Just as the role of Marie shrewdly plays up Purviance’s self sufficiency as a performer, one who no longer required a leading man to lean on in order to carry a film, Marie, by movie’s end, needn’t depend on anyone to support her either. Forsaking the glamorous cosmopolitan for the simple life, she is seen to have gotten everything she desired, yet with gentle irony, nothing has come about the way she expected. Marie has a home full of babies, but they’re other people’s children, not her own, and the man whose respect she’s earned is not a husband, but a chaste country parson who admires her charity and thrift. Forced to decide between a life of luxury and the promise of love, and at peace with the path she’s chosen, when Marie unknowingly passes Pierre on that country lane, we’re set up to anticipate a poignant reunion. But, having been driven apart by their differing moral values, the two are now traveling such vastly different roads in life they fail to even recognize each other. Watching Purviance head toward her own cinematic sunset, as The Little Tramp had at the end of so many Chaplin comedies, is a sublimely emotional experience. This is one of the most unforgettable final fade outs in screen history. Unfortunately, the public proved resistant to the new Edna Purviance of A Woman of Paris, and even the many critics who were enthusiastic about the film itself accorded her performance a surprisingly indifferent reception. While the movie established co-star Menjou’s silent persona as a sardonic roué, prompting Ernst Lubitsch, whose career would be much influenced by this Chaplin film, to snap him up, further offers for the services of its leading lady failed to materialize.
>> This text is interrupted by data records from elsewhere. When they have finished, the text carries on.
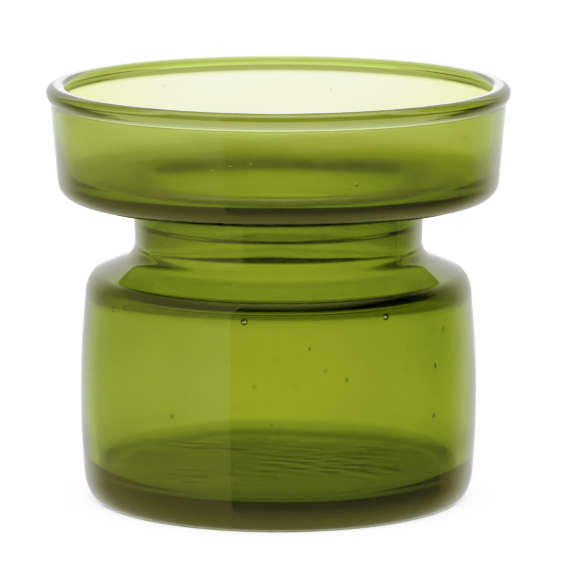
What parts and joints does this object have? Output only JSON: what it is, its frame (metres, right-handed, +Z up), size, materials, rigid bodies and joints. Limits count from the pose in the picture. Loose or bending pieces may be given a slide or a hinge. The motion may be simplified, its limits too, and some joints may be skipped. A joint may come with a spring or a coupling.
{
  "type": "waisted posy vessel",
  "caption": "Waisted olive-green glass posy vessel: an open dish on a narrow open neck above a round water reservoir, moulded in one piece.",
  "frame": {"origin": "centre of the flat base, on the surface that the vessel stands on", "axes": "+Z up along the axis of revolution; X and Y are alike, and the reference view looks along +Y"},
  "size_m": [0.09, 0.09, 0.0808],
  "materials": {
    "green_glass": "clear fire-polished glass"
  },
  "bodies": {
    "root": {"glass_vessel": "green_glass"}
  },
  "joints": []
}
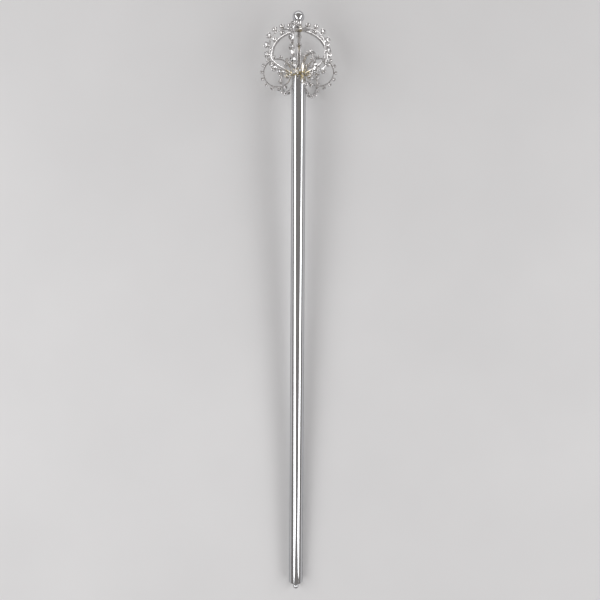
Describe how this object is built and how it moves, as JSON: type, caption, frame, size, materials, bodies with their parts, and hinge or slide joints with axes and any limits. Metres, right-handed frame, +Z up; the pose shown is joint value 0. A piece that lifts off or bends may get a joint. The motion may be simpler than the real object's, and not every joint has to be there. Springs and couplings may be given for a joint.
{
  "type": "sceptre",
  "caption": "Pageant sceptre with a polished metal shaft, an open globe of stone-set bands, stone-set hoops round its base and a ball finial, lying on its side.",
  "frame": {"origin": "middle of the footprint, on the surface that the sceptre lies on", "axes": "+X along the sceptre towards the ball, +Z up; the head rests on its hoops and the foot on its own edge, so the shaft rises a little towards the head"},
  "size_m": [0.534, 0.0704, 0.0644],
  "materials": {
    "polished": "mirror-polished plated metal",
    "plated": "bright plated metal, slightly worn",
    "solder": "yellowish solder, uneven",
    "stones": "clear cut glass"
  },
  "bodies": {
    "root": {"shaft": "polished", "foot_bead": "polished", "collar": "solder", "top_hub": "plated", "ball": "polished", "globe_band_front": "plated", "globe_band_right_front": "plated", "globe_band_right_back": "plated", "globe_band_back": "plated", "globe_band_left_back": "plated", "globe_band_left_front": "plated", "hoop_right_front": "plated", "hoop_right": "plated", "hoop_right_back": "plated", "hoop_left_back": "plated", "hoop_left": "plated"}
  },
  "joints": []
}
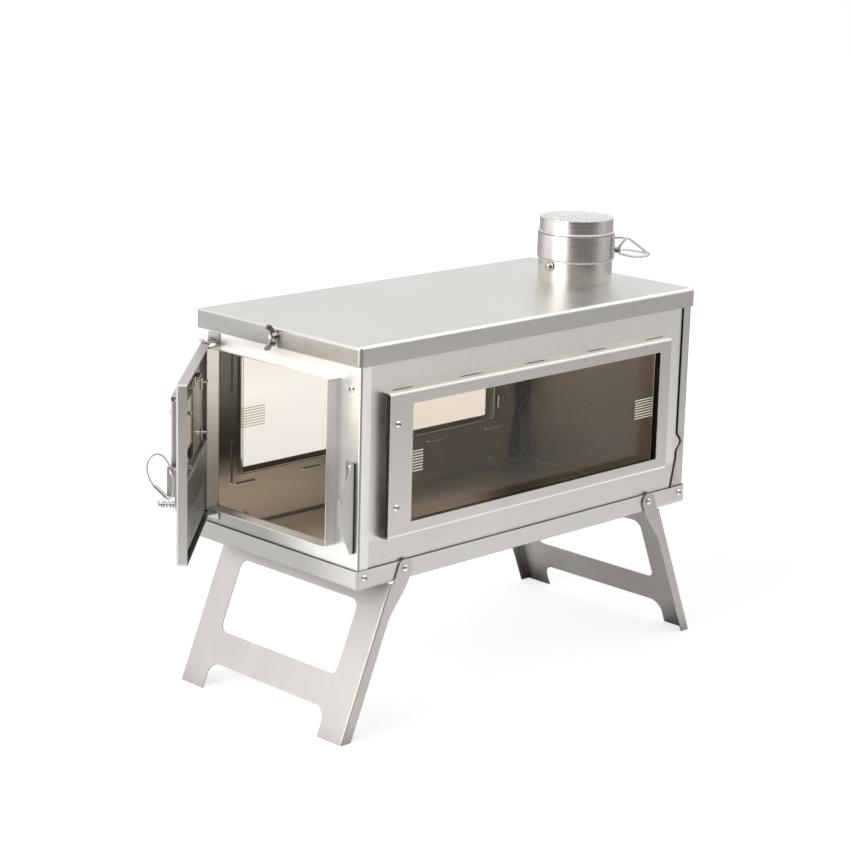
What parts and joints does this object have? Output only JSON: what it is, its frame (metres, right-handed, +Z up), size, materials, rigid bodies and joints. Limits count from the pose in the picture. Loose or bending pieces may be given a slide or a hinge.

In Purviance’s ill-fated follow up film, A Woman of the Sea, directed by Josef von Sternburg but never released theatrically, she was said by those fortunate few who saw it to have definitively proven herself a great actress. It’s a claim impossible to verify for certain, since Chaplin destroyed the negative as a tax write off back in 1930. Luckily for us, A Woman of Paris does still exist, and proves Edna Purviance to have been, if not a ‘great actress,’ certainly the best actress of 1923-24.